Both invite employees to offer suggestions to leaders. However, the first question is extremely broad and is likely to generate similarly wide-ranging responses.
However, the second question focuses answers on “the employee experience,” and by doing so, will produce feedback that is more relevant and useful to company leadership. In fact, analysis of the feedback to this question may even reveal trends or patterns, which are of even more utility to leaders.
- Set expectations for use of input and responses. A great way to cut off the feedback spigot and deprive the leadership team of employee feedback is to make people feel like their input goes into a void.
Tell the team how you’ll be using the feedback, and follow up with them by highlighting key themes and particularly insightful comments. These actions build trust and show employees that their voices are truly being heard.
- Make employee feedback a habit. If you ask for employee feedback once a year, chances are good the volume will be overwhelming. However, if you survey your team consistently (we recommend surveying quarterly), feedback becomes part of standard operating procedure, and everyone gets better at it.
The DARE Approach to gathering employee feedback
We’ve developed a simple framework to gather structured employee feedback based on our years of experience in surveying teams. We call it “DARE” and it comprises four elements: Define, Ask, Refine, Engage. These four simple steps can help you advance your business by using input from your employees efficiently and productively.

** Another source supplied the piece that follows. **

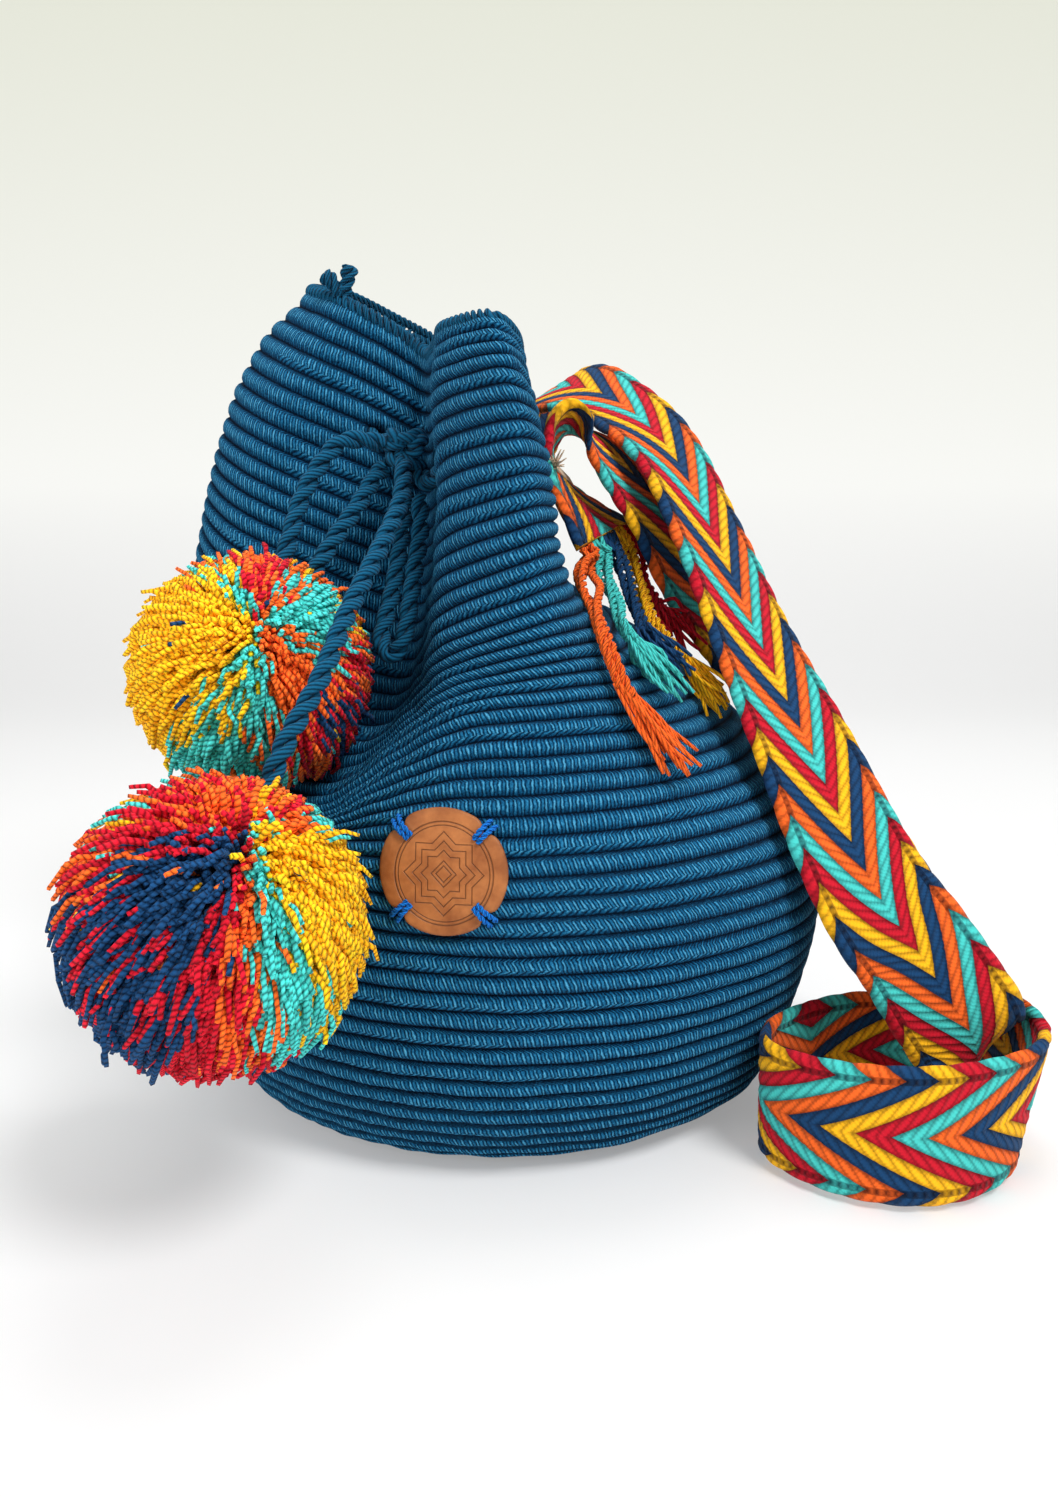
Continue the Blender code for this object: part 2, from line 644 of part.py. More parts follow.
def make_strap():
    """The woven band as one closed ribbon."""
    points = []
    for middle, _, across, face in zip(*band_frames(strap_places())):
        for share, side in SECTION:
            half = across * share * STRAP_WIDTH + face * side * STRAP_THICKNESS
            points.append(middle + half / 2)
    count = len(SECTION)
    levels = len(points) // count
    faces = [tuple(reversed(range(count)))]
    for level in range(levels - 1):
        row = level * count
        for k in range(count):
            other = (k + 1) % count
            faces.append((row + k, row + other, row + count + other, row + count + k))
    faces.append(tuple(range((levels - 1) * count, levels * count)))
    return add_mesh("shoulder_strap", points, faces, "orange")


def make_bar_tack(name, station, side):
    """The sewing thread that holds a strap end: a low bar across the band's face."""
    middle, _, across, face = (values[station] for values in band_frames(strap_places()))
    radius = BAR_TACK_HEIGHT / 2
    start = middle + face * side * (STRAP_THICKNESS / 2 + 2 * GAP + radius)
    shares = np.linspace(-0.5, 0.5, 5)
    line = [start + across * share * BAR_TACK_LENGTH for share in shares]
    return make_tube(name, line, [radius * (1 - 0.5 * abs(s)) for s in shares], "thread_beige")


def make_tassel(name, route, colour):
    """A plaited yarn end: thick in its upper half and spread at its tip."""
    line = smooth_line(route, even_places(route, 0.008))
    share = np.linspace(0, 1, len(line))
    radii = TASSEL_DIAMETER / 2 * (0.85 + 0.15 * np.cos(6 * share) + 0.25 * share**3)
    return make_tube(name, line, radii, colour, sides=7)


def near_tassel_route(share, places):
    middle, along, across, _ = (values[0] for values in band_frames(strap_places()))
    top = middle + across * share * STRAP_WIDTH / 2 - along * NEAR_TASSEL_GAP
    return np.vstack([top, top - along * TASSEL_LEAD, to_size(places)])


def far_tassel_route(number):
    """A route for one of the hidden far tassels, straight down from the strap's end."""
    middle, along, across, face = (values[-1] for values in band_frames(strap_places()))
    share = (number - 2) * FAR_TASSEL_SPREAD
    top = middle + across * share * STRAP_WIDTH / 2 + along * FAR_TASSEL_GAP
    drop = np.array(FAR_TASSEL_WAY) * FAR_TASSEL_LENGTH
    return [top, top + drop / 2 + face * FAR_TASSEL_SWAY, top + drop + across * share * FAR_TASSEL_FAN]


def make_rim_knot():
    """The yarn tail tied off on the rim: a knotted ball with its tail, as one lump."""
    base = wall_surface(RIM_KNOT_COLUMN, TOP) - WALL / 2 * wall_normal(RIM_KNOT_COLUMN, TOP)
    base[2] += RIM_KNOT_LIFT
    tail = base + np.array((-0.15, -0.10, 0.98)) * RIM_KNOT_LENGTH
    line = [base + (tail - base) * share for share in np.linspace(0, 1, 7)]
    swell = (0.35, 0.95, 1.0, 0.72, 0.80, 0.86, 0.45)
    return make_tube("rim_knot", line, [RIM_KNOT_WIDTH / 2 * s for s in swell], "wool_teal")


def main():
    clear_scene()
    body = make_bag_body()
    neck_line = neck_cord_line()
    cut_eyelets(body, neck_line)
    make_cord("drawstring_neck", neck_line)
    make_knot()
    front_centre = fallen_place(FRONT_POMPOM_START, FRONT_POMPOM_FALL, FRONT_POMPOM_DIAMETER / 2)
    back_centre = fallen_place(BACK_POMPOM_START, BACK_POMPOM_FALL, BACK_POMPOM_DIAMETER / 2)
    make_pompom("pompom_front", front_centre, FRONT_POMPOM_DIAMETER, "crimson")
    make_pompom("pompom_back", back_centre, BACK_POMPOM_DIAMETER, "yellow")
    front = to_pompom(from_knot(FRONT_CORD_ROUTE), front_centre, FRONT_POMPOM_DIAMETER)
    back = to_pompom(from_knot(BACK_CORD_ROUTE), back_centre, BACK_POMPOM_DIAMETER)
    back_again = to_pompom(from_knot(RETURN_CORD_ROUTE), back_centre, BACK_POMPOM_DIAMETER)
    make_cord("drawstring_end_front", front)
    make_cord("drawstring_end_back", back)
    make_cord("drawstring_return", back_again)
    make_cord("drawstring_loop", from_knot(LOOP_ROUTE))
    make_patch()
    make_patch_stitches()
    make_strap()
    make_bar_tack("strap_seam_near", NEAR_SEAM_ROW, -1)
    make_bar_tack("strap_seam_far", FAR_SEAM_ROW, 1)
    for number, (colour, (share, places)) in enumerate(NEAR_TASSELS.items()):
        make_tassel(f"tassel_near_{colour}", near_tassel_route(share, places), colour)
        make_tassel(f"tassel_far_{colour}", far_tassel_route(number), colour)
    make_rim_knot()


main()
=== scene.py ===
"""Looks of the crocheted drawstring bag: yarn, cords, pompoms, woven strap, leather patch and studio.

Each plain node of the frame gives way to a finished piece in its place. The rim's braid and its slack
edging are added on top. Lengths are metres, and colours are linear.
"""

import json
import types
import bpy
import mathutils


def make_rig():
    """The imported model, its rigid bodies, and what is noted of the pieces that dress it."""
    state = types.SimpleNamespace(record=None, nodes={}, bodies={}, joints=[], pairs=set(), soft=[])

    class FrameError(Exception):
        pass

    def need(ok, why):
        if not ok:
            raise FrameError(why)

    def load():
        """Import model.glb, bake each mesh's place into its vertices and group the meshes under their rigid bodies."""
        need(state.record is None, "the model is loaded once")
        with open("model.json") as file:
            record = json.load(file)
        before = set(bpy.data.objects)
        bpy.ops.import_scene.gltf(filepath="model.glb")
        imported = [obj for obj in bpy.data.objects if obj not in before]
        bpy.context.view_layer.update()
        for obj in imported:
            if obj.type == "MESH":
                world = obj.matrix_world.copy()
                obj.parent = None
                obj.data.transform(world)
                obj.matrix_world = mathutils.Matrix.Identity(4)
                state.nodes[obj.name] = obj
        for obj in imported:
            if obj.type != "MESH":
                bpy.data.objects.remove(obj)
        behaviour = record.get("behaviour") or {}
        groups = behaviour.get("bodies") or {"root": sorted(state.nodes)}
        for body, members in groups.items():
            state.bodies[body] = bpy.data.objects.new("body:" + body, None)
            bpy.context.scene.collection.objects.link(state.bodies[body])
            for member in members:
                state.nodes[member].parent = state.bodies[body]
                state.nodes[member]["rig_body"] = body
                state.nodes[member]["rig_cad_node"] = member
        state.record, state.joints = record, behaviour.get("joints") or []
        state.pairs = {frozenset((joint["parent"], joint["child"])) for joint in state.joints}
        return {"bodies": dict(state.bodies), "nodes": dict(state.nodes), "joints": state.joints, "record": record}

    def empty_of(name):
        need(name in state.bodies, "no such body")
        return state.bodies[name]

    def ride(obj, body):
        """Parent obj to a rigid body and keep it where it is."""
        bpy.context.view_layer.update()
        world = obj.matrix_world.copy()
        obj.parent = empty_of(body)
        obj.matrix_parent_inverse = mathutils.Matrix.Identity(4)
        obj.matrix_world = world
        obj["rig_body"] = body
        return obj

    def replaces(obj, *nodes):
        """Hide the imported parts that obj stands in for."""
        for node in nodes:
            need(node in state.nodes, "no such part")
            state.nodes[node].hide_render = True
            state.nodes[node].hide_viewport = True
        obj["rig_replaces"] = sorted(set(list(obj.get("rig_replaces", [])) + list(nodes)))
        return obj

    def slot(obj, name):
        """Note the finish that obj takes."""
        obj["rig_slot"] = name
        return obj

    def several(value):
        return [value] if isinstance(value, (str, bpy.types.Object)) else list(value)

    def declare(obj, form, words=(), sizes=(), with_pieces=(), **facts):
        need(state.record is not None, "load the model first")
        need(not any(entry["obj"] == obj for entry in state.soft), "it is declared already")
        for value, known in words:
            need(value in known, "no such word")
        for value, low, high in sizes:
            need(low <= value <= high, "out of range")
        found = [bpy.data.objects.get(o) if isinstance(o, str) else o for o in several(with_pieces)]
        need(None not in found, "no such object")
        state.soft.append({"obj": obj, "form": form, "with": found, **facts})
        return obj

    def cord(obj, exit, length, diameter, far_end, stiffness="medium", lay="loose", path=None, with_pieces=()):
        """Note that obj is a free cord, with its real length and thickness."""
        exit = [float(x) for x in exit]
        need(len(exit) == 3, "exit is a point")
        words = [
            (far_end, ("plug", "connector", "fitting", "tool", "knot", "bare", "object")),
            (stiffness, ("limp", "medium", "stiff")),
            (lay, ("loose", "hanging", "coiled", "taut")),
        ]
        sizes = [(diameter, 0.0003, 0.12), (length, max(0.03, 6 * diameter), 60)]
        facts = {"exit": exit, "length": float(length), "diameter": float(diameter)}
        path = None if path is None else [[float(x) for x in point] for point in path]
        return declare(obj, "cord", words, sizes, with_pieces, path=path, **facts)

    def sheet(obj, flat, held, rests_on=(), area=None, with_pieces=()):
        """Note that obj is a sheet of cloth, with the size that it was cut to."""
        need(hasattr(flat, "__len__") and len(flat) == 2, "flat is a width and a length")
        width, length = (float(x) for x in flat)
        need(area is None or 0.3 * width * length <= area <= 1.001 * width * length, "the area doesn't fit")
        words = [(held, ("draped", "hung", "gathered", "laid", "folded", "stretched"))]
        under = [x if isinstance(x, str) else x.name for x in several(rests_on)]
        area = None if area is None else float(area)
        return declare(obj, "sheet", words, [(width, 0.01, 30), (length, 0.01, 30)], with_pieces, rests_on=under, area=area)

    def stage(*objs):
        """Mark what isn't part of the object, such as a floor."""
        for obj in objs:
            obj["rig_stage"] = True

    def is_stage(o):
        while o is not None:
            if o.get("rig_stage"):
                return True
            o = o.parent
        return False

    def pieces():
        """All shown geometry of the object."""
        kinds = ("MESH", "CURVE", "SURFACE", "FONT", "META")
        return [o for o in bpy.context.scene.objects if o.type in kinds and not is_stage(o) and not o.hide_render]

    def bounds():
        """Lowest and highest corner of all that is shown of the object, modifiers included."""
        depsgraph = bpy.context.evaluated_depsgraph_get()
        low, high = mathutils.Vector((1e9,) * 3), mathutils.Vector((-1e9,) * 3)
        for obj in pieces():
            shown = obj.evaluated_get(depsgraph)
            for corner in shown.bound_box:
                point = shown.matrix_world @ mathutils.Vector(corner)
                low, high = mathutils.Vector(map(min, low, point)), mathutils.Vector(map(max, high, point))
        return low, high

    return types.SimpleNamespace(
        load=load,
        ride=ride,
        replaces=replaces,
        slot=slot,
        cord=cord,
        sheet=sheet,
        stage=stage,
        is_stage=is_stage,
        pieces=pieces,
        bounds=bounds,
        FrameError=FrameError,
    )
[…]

When you involve your employees in moving the business forward, they become stakeholders, not bystanders, and are measurably more engaged and productive.
Define: It starts with a leadership meeting focused on achieving consensus and commitment at a senior level on a topic or issue. This is always an energising and enlightening experience that in itself creates alignment through healthy discussion.
Ask: With leadership focused and energised, your next step is to ensure your employees feel the same by asking for their feedback and ideas. Nobody knows your business as well as they do and their insights will inform your decisions and actions, ensuring they resonate with your people.
Refine: With your team’s feedback, the next step is to bring the leadership team together to review the results. It’s always enlightening, often filled with ‘ah-ha’ moments, and is another opportunity to create total cohesion at a senior level. Refine the feedback to create statements that leaders can carry forward, and use to motivate and inspire the team.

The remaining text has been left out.